Is your venison going to be just straight ground venison? If so I would highly suggest adding a bit of pork sausage in because when you use just straight venison there isn't any fat and it makes it REALLY hard to roll up as it wants to blow out all the time. We make our own venison burger its 2/3 Venison and 1/6 pork, 1/6 beef. Even with a bit of pork and beef it makes it pretty hard to roll I usually add 2 lbs of our venison burger and 1/2 of a log of jimmy deans hot sausage then you can roll it pretty good. Just a suggestion to keep your from pulling your hair out like I did. Not saying you can roll it but its a BIG pain in the butt if you have a bunch of stuff to roll into the middle.


----------



## otter (Nov 15, 2010)

rbranstner said:


> Is your venison going to be just straight ground venison? If so I would highly suggest adding a bit of pork sausage in because when you use just straight venison there isn't any fat and it makes it REALLY hard to roll up as it wants to blow out all the time. We make our own venison burger its 2/3 Venison and 1/6 pork, 1/6 beef. Even with a bit of pork and beef it makes it pretty hard to roll I usually add 2 lbs of our venison burger and 1/2 of a log of jimmy deans hot sausage then you can roll it pretty good. Just a suggestion to keep your from pulling your hair out like I did. Not saying you can roll it but its a BIG pain in the butt if you have a bunch of stuff to roll into the middle.


I used bacon ends and pieces and beef tallow


----------



## bmudd14474 (Nov 15, 2010)

Cant wait to see the outcome.


----------



## northern greenhorn (Nov 15, 2010)

Good luck, and don't forget the pics


----------



## otter (Nov 15, 2010)




----------



## otter (Nov 15, 2010)

in

In

Goetta in corn leaves


----------



## otter (Nov 15, 2010)

Alot of fun to roll up and I have some Rolls to serve them on as sammies


----------



## beer-b-q (Nov 15, 2010)

Looks Good So Far...


----------



## otter (Nov 15, 2010)

Goetta is done and out 4 were gone before I could post this


----------



## otter (Nov 15, 2010)

Beer-B-Q said:


> Looks Good So Far...




 Thanks Paul The goetta is already cooked so all I had to do was heat and melt the cheese


----------



## otter (Nov 15, 2010)

MONEY SHOT


----------



## mballi3011 (Nov 15, 2010)

You go there Otter. The goetta looks good and what ever they are I like them. They look like tamales to me and the fatties look awesome too.


----------



## otter (Nov 15, 2010)

mballi3011 said:


> You go there Otter. The goetta looks good and what ever they are I like them.
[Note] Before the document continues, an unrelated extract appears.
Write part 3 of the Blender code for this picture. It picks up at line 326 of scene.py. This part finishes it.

They look like tamales to me and the fatties look awesome too.


  Goetta is a breakfast food from up north it is ground beef  pork sausage pin oats and spices the goetta I used was made from scratch by me


----------



## rio_grande (Nov 15, 2010)

Looking good brother, Heck I think yours look better than mine...
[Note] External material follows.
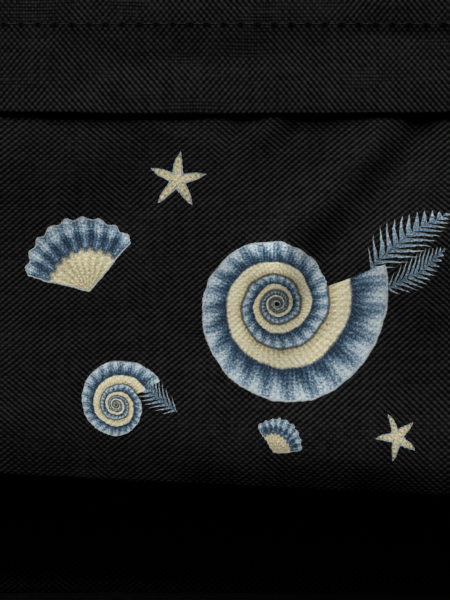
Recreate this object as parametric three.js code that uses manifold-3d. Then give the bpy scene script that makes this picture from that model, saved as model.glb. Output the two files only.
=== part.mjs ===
// Zipped fabric pouch bag, in millimetres, +Z up, front facing -Y.
// The main compartment is sewn from a front panel, a padded back panel and a gusset, with a zip along the top.
// A shallow front pocket is sewn on the front panel. Its own zip hides under a storm flap.
import * as THREE from "three";
import { mergeVertices } from "three/addons/utils/BufferGeometryUtils.js";
import Module from "manifold-3d";

const wasm = await Module();
wasm.setup();

// Driving dimensions
const BAG_WIDTH = 250;
const BAG_HEIGHT = 183;
const BAG_DEPTH = 64;
const BAG_CORNER = 30;
const SIDE_PUFF = 3;
const SIDE_PUFF_LOW = 4;
const SIDE_PUFF_FULL = 60;
const BACK_PUFF = 3;
const BACK_PUFF_FULLNESS = 0.6;
const LINED_CLOTH = 2;
const BACK_PAD = 4;
const POCKET_CLOTH = 1.6;
const SEAM_GAP = 0.3;
const PIPING_RADIUS = 2;
const PIPING_JOIN = 0.5;

const POCKET_WIDTH = 220;
const POCKET_BOTTOM = 34.5;
const POCKET_TOP = 171;
const POCKET_CORNER = 20;
const POCKET_DEPTH = 15.4;
const FLAP_EDGE = 127.5;
const FLAP_STITCH = 149.3;
const PANEL_TOP = 134;
const ROLL_RADIUS = 11;
const PANEL_AT_ZIP = 1;
const PANEL_ROLLED_OUT = 6.2;
const PANEL_SWELL = 2.6;
const PANEL_SWELL_PAST_TOP = 8;
const PANEL_TURN_IN = 13;
const FLAP_ROLLED_OUT = 8.4;
const FLAP_SWELL = 1.6;
const FLAP_STEP_START = 1;
const FLAP_STEP_END = 4;
const FACING_HEIGHT = 7;

const TAPE_THICKNESS = 0.8;
const TAPE_WIDTH = 12;
const COIL_WIDTH = 2;
const COIL_HEIGHT = 2.4;
const COIL_SPLIT = 1;
const ZIP_SLOT = 14;
const PATCH_THICKNESS = 1;
const PATCH_FROM_COIL = 4;
const MAIN_TAPE_DROP = 0.65;
const POCKET_TAPE_Y = -18.6;
const MAIN_TAPE_OVERRUN = 15;
const POCKET_TAPE_OVERRUN = 2;
const MAIN_ZIP_HALF = 80;
const POCKET_ZIP_HALF = 88;
const POCKET_ZIP_Z = 140;
const TOP_BAND_HALF = 94;

const SLIDER_LENGTH = 12;
const SLIDER_WIDTH = 8;
const SLIDER_PLATE = 1;
const SLIDER_TAPER = 1.2;
const SLIDER_NOSE_ROUND = 2;
const SLIDER_TAIL_ROUND = 1;
const SLIDER_CLEARANCE = 0.3;
const POST_START = 1;
const POST_END = 5;
const POST_THICKNESS = 0.5;
const ARCH_TUNNEL = 1.5;
const ARCH_BAR = 0.8;
const ARCH_LEG = 0.9;
const ARCH_WIDTH = 2.4;
const ARCH_SPAN = 8;
const CROSSBAR_RADIUS = 0.55;
const CROSSBAR_PLAY = 0.2;
const PULL_THICKNESS = 1.1;
const PULL_ARM = 1.2;
const PULL_ARM_PLAY = 0.3;
const PULL_END_PLAY = 0.6;
const PULL_TIP_RADIUS = 3.6;
const PULL_HOLE_RADIUS = 1.6;
const STOP_HALF_LENGTH = 1.2;
const STOP_HALF_HEIGHT = 1.3;
const MAIN_SLIDER_X = 73.5;
const POCKET_SLIDER_X = 80;
const MAIN_PULL_LENGTH = 20;
const POCKET_PULL_LENGTH = 18;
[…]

What is Geota????? Damn Floridians...... We will hook u up at the gathering Mark...

It is German sausage. Used to streach the meat supply.

I didnt think I would like it but the homemade stuff is the bomb.
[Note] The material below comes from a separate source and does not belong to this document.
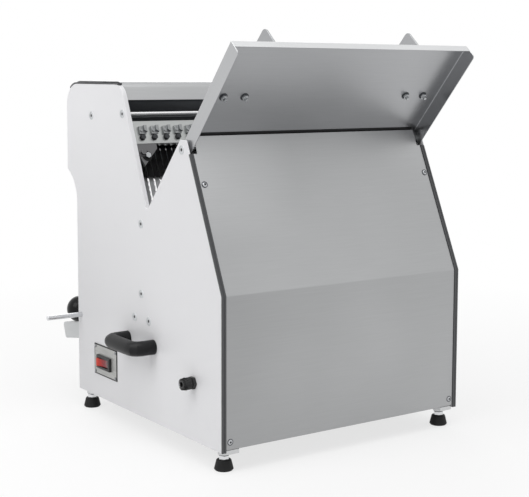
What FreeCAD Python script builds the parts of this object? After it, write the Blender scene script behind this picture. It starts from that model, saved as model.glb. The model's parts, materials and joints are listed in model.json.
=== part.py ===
import FreeCAD, Part
import math
import os
import Sketcher
from types import SimpleNamespace
from FreeCAD import Placement, Rotation, Vector

# Countertop bread slicer: two slotted blade frames between two white side plates,
# loaded through a V notch under a hinged lid, with bow handles and a rocker switch.
#
# Machine frame: X across the blades, Y backwards from the face of the back trim,
# Z up from the lower edge of the side plates. Millimetres and degrees.

doc = FreeCAD.newDocument("BreadSlicer")
sheet = doc.addObject("Spreadsheet::Sheet", "Sizes")

SIZES = {
    # Whole machine
    "body_width": 502, "body_depth": 507, "plate_height": 579, "foot_height": 35,
    "plate_thick": 8, "plate_skin": 2, "trim_thick": 3, "sheet_thick": 1.5,
    "slide_gap": 0.3, "turn_gap": 0.05,
    # Side plate outline
    "bend_height": 252, "back_slope": 66, "trim_top": 470,
    "peak_height": 491.5, "peak_front": 127, "notch_depth": 239, "notch_height": 364.5,
    "notch_slope": 67.5, "notch_radius": 4, "hood_radius": 31, "hood_rise": 2.7, "nose_radius": 41,
    "nose_reach": 38, "cove_height": 357, "cove_radius": 68,
    "groove_width": 1.2, "groove_depth": 0.8, "top_trim_start": 338, "top_trim_angle": 52,
    # Back panel
    "panel_recess": 1.5, "panel_bottom": 4, "panel_top": 498, "panel_notch": 7.5,
    "panel_screw_inset": 16, "panel_screw_low": 16.5, "panel_screw_high": 421,
    # Lid, hinge and pushers
    "lid_angle": 48.7, "lid_length": 212.7, "lid_inset": 5.9, "lid_flange": 28.5,
    "lid_lip": 13.4, "lid_edge_y": 15.2, "lid_edge_z": 648.2,
    "pivot_along": 220.1, "pivot_drop": 11.1, "ear_radius": 13, "hinge_radius": 5,
    "pocket_radius": 30, "pusher_step": 20.5, "pusher_thick": 3, "pusher_height": 51,
    "lid_corner": 6, "pusher_start": 12, "pusher_end": 150, "pusher_radius": 9,
    "pusher_slope": 46, "pusher_toe": 8, "pusher_foot": 54, "pusher_margin": 14,
    "stud_along": 114, "stud_side": 34.1, "stud_spacing": 40.5, "stud_radius": 3,
    "stud_reach": 10, "stud_head": 4, "nut_radius": 6, "nut_height": 5,
    "buffer_width": 7, "buffer_inset": 13,
    # Blades and their frames, measured along and square to the blade plane
    "blade_y": 312, "blade_z": 430, "blade_pitch": 12, "blade_margin": 9,
    "blade_width": 16, "blade_thick": 1, "bar_thick": 12, "bar_height": 43,
    "upper_bar": 40.7, "lower_bar": -235, "side_bar_width": 12, "guide_thick": 4.4,
    "guide_width": 46, "guide_length": 40, "guide_upper": -60, "guide_lower": -225,
    "stroke": 8, "clamp_width": 13, "clamp_height": 18, "clamp_thick": 5,
    "hook_width": 5.9, "hook_height": 6, "clamp_screw": 5.6, "clamp_washer": 6.6,
    "gusset_width": 46.5, "gusset_height": 41, "gusset_rim": 9, "gusset_thick": 5,
    "gusset_inset": 3.4, "gusset_washer": 7.5, "gusset_bolt": 5.5,
    # Cross rods and rails, by their depth and height
    "rod_radius": 5, "tie_radius": 3.5, "rail_size": 16,
    "rod_front_inset": 64.3, "rod_front_drop": 57.3, "rod_upper_y": 323.6,
    "rod_upper_drop": 51, "feed_rod_gap": 15.6, "feed_rod_drop": 23.9,
    "rod_lower_y": 260, "rod_lower_z": 218.7, "rail_front_y": 284.8, "rail_back_y": 234.4,
    "rail_z": 174.5,
    # Feed table, chute and outlet shelf
    "feed_start": 146, "feed_thick": 2, "finger_width": 9.6, "finger_length": 18,
    "chute_kink": 97, "chute_end": 23, "chute_end_z": 153,
    "shelf_reach": 89, "shelf_drop": 33, "shelf_nose": 30, "shelf_rake": 11,
    "shelf_tilt": 10.2, "shelf_top": 128, "shelf_radius": 6, "shelf_wall": 2.5,
    "shelf_rod_inset": 12, "shelf_rod_z": 144.5, "shelf_rod_out": 70, "shelf_rod_radius": 4.5,
    "grip_radius": 25.5, "grip_sink": 2.5, "grip_inset": 20, "grip_ahead": 29, "grip_stud": 4,
    # Drive
    "shaft_y": 190, "shaft_z": 120, "shaft_radius": 8, "pulley_radius": 52,
    "pulley_width": 16, "pulley_rim": 4, "eccentric_width": 14,
    "motor_y": 305, "motor_z": 108, "motor_radius": 52, "motor_length": 170,
    "motor_cap": 16, "motor_shaft": 7, "mount_thick": 8, "mount_front": 30, "mount_inset": 20,
    "motor_pulley_radius": 28, "belt_width": 12, "belt_thick": 3, "drive_inset": 46,
    "conrod_inset": 101, "yoke_step": 48, "yoke_thick": 8, "yoke_reach": 26, "yoke_gap": 1.5,
    "yoke_cheek": 7, "yoke_bar": 6, "yoke_post": 21.4, "yoke_side": 7.7,
    "block_size": 62, "block_thick": 4, "block_radius": 24, "block_length": 14,
    # Handles, switch and cable gland
    "handle_y": 264.5, "handle_z": 132.2, "handle_spacing": 91, "handle_radius": 13,
    "handle_reach": 37, "handle_bend": 13.5, "switch_y": 395.2, "switch_z": 72,
    "switch_width": 88, "switch_height": 57, "bezel_length": 52, "bezel_height": 27,
    "rocker_y": 398, "rocker_z": 69.5, "rocker_half": 19, "rocker_tilt": 7,
    "switch_margin": 2.6, "rocker_pin": 2,
    "gland_y": 87, "gland_z": 97.6, "gland_radius": 10, "gland_length": 23,
    "gland_hex": 10.6, "gland_hex_height": 6,
    # Feet and crumb tray
    "foot_inset": 19, "foot_back": 25.3, "foot_front": 16, "foot_radius": 16.4, "foot_bolt": 5,
    "pad_height": 18, "bracket_length": 26, "bracket_width": 44, "bracket_thick": 7.3,
    "bracket_drop": 4.5,
    "tray_height": 36, "tray_inset": 46, "tray_depth": 420, "panel_front_top": 124,
}
for row, (name, value) in enumerate(SIZES.items(), start=1):
    sheet.set(f"A{row}", name)
    sheet.set(f"B{row}", str(value))
    sheet.setAlias(f"B{row}", name)
doc.recompute()
d = SimpleNamespace(**SIZES)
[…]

Sorry I diddnt get back with u today Rick All the doctor stuff had me down and I took a nap...


----------



## scarbelly (Nov 15, 2010)

Hey Rick it looks like it all came out good. Did you let it rest like I suggested? It looks mighty tasty in the pics


----------



## meateater (Nov 15, 2010)

Looking great, I bet those won't be your last ones.


----------



## otter (Nov 16, 2010)

Thanks Scar, And I did as you said .

The Goetta was the Bomb as was the Pork Fatty , The Deer  on the other hand was so/so and I like Deer

Thanks for all the comments and the help with this .

And no this will not be my last Fatty ....

 And if I make it to Florida next spring some of them will learn what GOETTA is at least my version of it LOL

                      Thanks again ;;

                                         Rick


----------